The Dalek voices, when they come, are just a part of a rich soundscape that’s heightened further by Mark Ayres’ gorgeous restoration and remastering in 5.1 surround. Composer Tristram Cary’s atmospherics and jarring metallic clangs come straight from the soundtrack to a nightmare. The scene towards the end of Episode 1, where the Doctor breaks through to the inner chamber of the seemingly empty capsule, may be a steal from Quatermass and the Pit – complete with its sudden, shocking moment of movement – but you can’t watch it without holding your breath. And it’s Cary’s music and Brian Hodgson’s sounds that make it so especially potent.
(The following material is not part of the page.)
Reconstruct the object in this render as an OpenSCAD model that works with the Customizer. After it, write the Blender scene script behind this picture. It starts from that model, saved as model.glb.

Of course, the fact that we can hear this story at all is the great miracle of The Power of the Daleks. We must express all gratitude to fan Graham Strong, who wired up his tape recorder to his TV set and bottled this magic for us all to enjoy half-a-century later. This wonderful, fastidious recreation – and surely many more to come even better than this – could not exist without him. And so to Graham… Thank you.
Nothing dates faster than people’s fantasies about the future – or so they say. Well, it depends how you look at it. This new Power is being released in daily instalments on the BBC Store, beginning at 5.50pm on Saturday 5 November – exactly 50 years to the minute from its original transmission. This means that Episode 5 will be available for download on Wednesday 9 November: the day after the US presidential election. Episode 5 of The Power of the Daleks tells the story of a colony taken into the control of a bitter, vengeful fascist.
Hopefully, in this case, fiction will prove to be stranger than truth. If not – then somebody, please, send for the Doctor.
The Power of the Daleks will be available on the BBC Store from Saturday 5 November.